The Hidden Costs of Education in China
The Hidden Costs of Education in China

“Education shouldn’t be compromised by poverty,” as an old Chinese saying goes.

Peasants and intellectuals alike, Chinese parents have been known as “slaves to their children,” and a large portion of their income goes into schooling for their children, which they have deemed is the only way out of poverty. Yet their efforts to help their children gain a better life are undermined by the way Chinese schools find a multitude of ways to place extra charges on students.  

China has made the compulsory nine-year education tuition-free since 2008, and students pay a relatively low extra fee per semester (around US$ 50 for elementary school). Yet what Chinese parents actually pay stretches far beyond it—in addition to after-school lessons, some schools make money off of services, such as water usage.

A vocational college in China has set a limit on how much water students can use, declaring it means to cultivate students’ awareness of the need to conserve water. Students are handed a card with a 3-ton water quota, which they need to swipe every time they use the restroom, washing up, and do the laundry. Going over the limit incurs an additional charge.

The news has provoked thousands of responses from Weibo users.

“Maybe there will be more students not flushing the toilet,” one netizen wrote.

“Imagine six people waiting in line in the morning to swipe cards and get water for washing up…Shall we push back the time for class?” wrote another.

“On the one hand, they economize on water usage; on the other hand, they also collect a fee in disguise. This skill is right in place.”

A report on the Chinese website Sohu found that parents spend 250,000 ($37,430) to nearly 500,000 yuan ($74,860) on a child’s education and development. The World Bank estimates the average annual income in China to be around $7,925 (52,940 yuan) in 2016. In other words, parents are spending the equivalent of between 5 and 10 years annual income on a child’s education.

In 2003 China’s Ministry of Education responded to parents’ complaints by classifying make-up lessons, as well as enforced magazine subscriptions, and school uniforms and stationery to be arbitrary charges. Possibly due to the pressure, schools announced the charges are an individual choice.

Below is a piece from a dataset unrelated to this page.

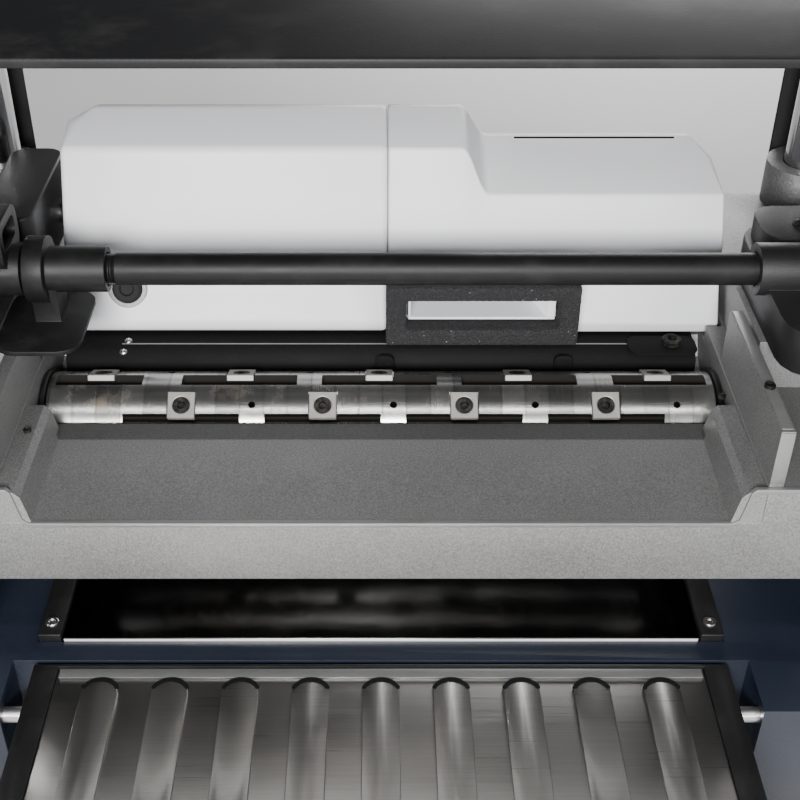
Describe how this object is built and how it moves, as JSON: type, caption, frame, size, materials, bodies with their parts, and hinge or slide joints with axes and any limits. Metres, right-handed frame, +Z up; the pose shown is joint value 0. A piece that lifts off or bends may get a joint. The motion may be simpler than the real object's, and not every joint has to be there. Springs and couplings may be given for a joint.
{
  "type": "benchtop thickness planer",
  "caption": "Thickness planer with its top cover off: a carriage with segmented cutterhead, feed rollers, motor and chip hood rides on columns above a table with folding leaves.",
  "frame": {"origin": "centre of the footprint at floor level", "axes": "+X to the operator's right, -Y towards the operator, +Z up"},
  "size_m": [0.56, 0.74, 0.4604],
  "materials": {
    "blue_paint": "satin dark blue paint",
    "cast_aluminium": "sand-textured casting",
    "white_plastic": "satin moulded",
    "black_plastic": "fine moulded grain",
    "black_steel": "satin black coating",
    "stainless": "polished",
    "chrome": "hard chrome, ground",
    "steel": "machined, lightly oiled",
    "rubber": "matt",
    "foam": "open-cell foam",
    "red_plastic": "moulded"
  },
  "bodies": {
    "base": {"base": "blue_paint", "foot_front_left": "rubber", "foot_front_right": "rubber", "foot_rear_left": "rubber", "foot_rear_right": "rubber", "main_table": "stainless", "side_rail_left": "black_steel", "side_rail_right": "black_steel", "column_front_left": "chrome", "column_front_right": "chrome", "column_rear_left": "chrome", "column_rear_right": "chrome", "side_frame_left": "black_steel", "side_frame_right": "black_steel", "top_plate": "black_steel", "sync_chain": "steel", "hinge_pin_infeed_left": "steel", "hinge_pin_infeed_right": "steel", "hinge_pin_outfeed_left": "steel", "hinge_pin_outfeed_right": "steel", "switch_housing": "black_plastic", "cable_gland": "black_plastic"},
    "carriage": {"carriage_casting": "cast_aluminium", "hood_left": "white_plastic", "hood_right": "white_plastic", "foam_gasket": "foam", "chip_chute": "white_plastic", "chip_deflector": "black_steel", "lock_bracket": "black_steel", "left_cover": "black_plastic", "right_cover": "black_plastic", "bearing_left": "black_steel", "bearing_right": "black_steel", "motor_housing": "black_plastic", "motor_end_bell": "cast_aluminium", "drive_belt": "rubber", "feed_gearbox": "cast_aluminium", "lead_nut_left": "steel", "lead_nut_right": "steel", "dust_port": "black_plastic"},
    "cutter": {"cutterhead": "steel", "head_pulley": "steel"},
    "rotor": {"motor_rotor": "steel", "motor_pulley": "steel", "chip_fan": "black_plastic"},
    "infeed_drive": {"infeed_roller": "steel"},
    "outfeed_drive": {"outfeed_roller": "rubber"},
    "lock": {"lock_shaft": "black_steel", "lock_lever": "black_steel"},
    "screw_left": {"lead_screw_left": "steel"},
    "screw_right": {"lead_screw_right": "steel", "crank_arm": "black_steel"},
    "knob": {"crank_knob": "black_plastic"},
    "infeed_leaf": {"infeed_leaf_frame": "black_steel", "infeed_leaf_plate": "stainless"},
    "outfeed_leaf": {"outfeed_leaf_frame": "black_steel", "outfeed_leaf_plate": "stainless"},
    "paddle": {"switch_paddle": "red_plastic"},
    "button": {"reset_button": "red_plastic"},
    "depth_stop": {"depth_stop_knob": "black_plastic"}
  },
  "joints": [
    {"name": "carriage_slide", "type": "slide", "parent": "base", "child": "carriage", "axis": [0, 0, 1], "range_m": [-0.0585, 0.0905]},
    {"name": "screw_left_turn", "type": "hinge", "parent": "base", "child": "screw_left", "pos_m": [-0.24, 0.055, 0], "axis": [0, 0, 1], "range_deg": [-5300, 8200]},
    {"name": "screw_right_turn", "type": "hinge", "parent": "base", "child": "screw_right", "pos_m": [0.24, 0.055, 0], "axis": [0, 0, 1], "range_deg": [-5300, 8200]},
    {"name": "crank_knob_spin", "type": "hinge", "parent": "screw_right", "child": "knob", "pos_m": [0.24, -0.035, 0], "axis": [0, 0, 1], "continuous": true},
    {"name": "cutterhead_spin", "type": "hinge", "parent": "carriage", "child": "cutter", "pos_m": [-0.013, -0.029, 0.1705], "axis": [1, 0, 0], "continuous": true},
    {"name": "motor_spin", "type": "hinge", "parent": "carriage", "child": "rotor", "pos_m": [-0.013, 0.071, 0.2405], "axis": [1, 0, 0], "continuous": true},
    {"name": "infeed_roller_turn", "type": "hinge", "parent": "carriage", "child": "infeed_drive", "pos_m": [-0.013, -0.091, 0.157], "axis": [1, 0, 0], "continuous": true},
    {"name": "outfeed_roller_turn", "type": "hinge", "parent": "carriage", "child": "outfeed_drive", "pos_m": [-0.013, 0.033, 0.157], "axis": [1, 0, 0], "continuous": true},
    {"name": "lock_turn", "type": "hinge", "parent": "carriage", "child": "lock", "pos_m": [-0.013, -0.024, 0.2585], "axis": [-1, 0, 0], "range_deg": [0, 30]},
    {"name": "infeed_fold", "type": "hinge", "parent": "base", "child": "infeed_leaf", "pos_m": [-0.013, -0.143, 0.0695], "axis": [-1, 0, 0], "range_deg": [0, 90]},
    {"name": "outfeed_fold", "type": "hinge", "parent": "base", "child": "outfeed_leaf", "pos_m": [-0.013, 0.143, 0.0695], "axis": [1, 0, 0], "range_deg": [0, 90]},
    {"name": "paddle_swing", "type": "hinge", "parent": "base", "child": "paddle", "pos_m": [0.24, -0.17385, 0.376], "axis": [1, 0, 0], "range_deg": [-25, 5]},
    {"name": "reset_press", "type": "slide", "parent": "base", "child": "button", "axis": [0, 1, 0], "range_m": [0, 0.003], "stiffness_N_per_m": 400},
    {"name": "depth_stop_turn", "type": "hinge", "parent": "base", "child": "depth_stop", "pos_m": [-0.248, -0.15035, 0.044], "axis": [0, 1, 0], "range_deg": [0, 270]}
  ],
  "couplings": [
    {"joint": "screw_left_turn", "follows": "carriage_slide", "rad_per_m": 1570.8},
    {"joint": "screw_right_turn", "follows": "carriage_slide", "rad_per_m": 1570.8},
    {"joint": "motor_spin", "follows": "cutterhead_spin", "ratio": 1},
    {"joint": "infeed_roller_turn", "follows": "cutterhead_spin", "ratio": -0.01},
    {"joint": "outfeed_roller_turn", "follows": "cutterhead_spin", "ratio": -0.01}
  ]
}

The charges range from significant expenses to petty ones. If a child wants to attend a school other than the one he or she was assigned to, the cost could be 10,000 yuan ($1,497) for three years.

If a child takes a scheduled nap during lunch time, the parent may get a charge of 1 yuan ($.15) per day, 2.5 yuan a day for a child who uses a bed.

And all the charges, big and small, add up.

In a middle school in Henan Province, students were paying for dish cleaning services, which the school claimed to be “voluntary” and approved by the education department.

According to the Paper, the No. 2 Middle School of Anyang County, a provincial model school, collected 75 yuan from each boarding student in every academic year. The fee even applied to some day students who did not eat at school.

“School’s five year plan: Implement step by step charges from dining hall admission, dining table, cuisine development, trash disposal, etc,” a web user commented.

“In our high school those who did not board there also were required to pay for boarding fees,” another user wrote.

The No.2 middle school has not been the only case. In September 2012, No. 5 Middle School of Wu’an in Hebei Province was criticized for charging students who dined at school dish cleaning fees, even if they brought tableware of their own. The school returned collected fees after the case was publicized.

An elementary school in north-central China’s Shanxi Province charged the graduating pupils 243 yuan for graduation certificate, printing, framed graduation photo, audio, and other miscellaneous fees. The total fees from the student body of 700 students amounted to 170,000 yuan ($25,452) in total.

He Zhanyi, the school’s chairman of the board, defended the extra fees.

“The school is self-supporting and cannot manage to feed [teaching and administrative staff]. We have to give people wages after all,” he told Sanjin City News.   

The Chinese parents seem to be hopeless in dealing with the arbitrary charges. Ms. Liu, who worked at a university in Jilin Province, told the state-run Xinhua news agency that she initially refused to pay for the “voluntary” after-school classes but eventually relented, after she realized that the teacher only announced homework during the lessons.

“There were over 50 kids in class, and most of them paid for staying after school to study…The next day when everyone handed in the homework and your kid couldn’t, you feel wronged yet still get punished, but how can you complain—your kid is studying here.” Liu said. “You just have to pay.”

China’s National Auditing Office estimated that education sectors and schools in 19 cities made 502 million yuan ($75 million) from 2006 to 2007 through the choice of school (if a parent decides to send their child to other than the school they are placed at, there is an extra charge), make-up lessons, and other charges that violated the regulations on the books, according to the online version of the state-run newspaper People’s Daily.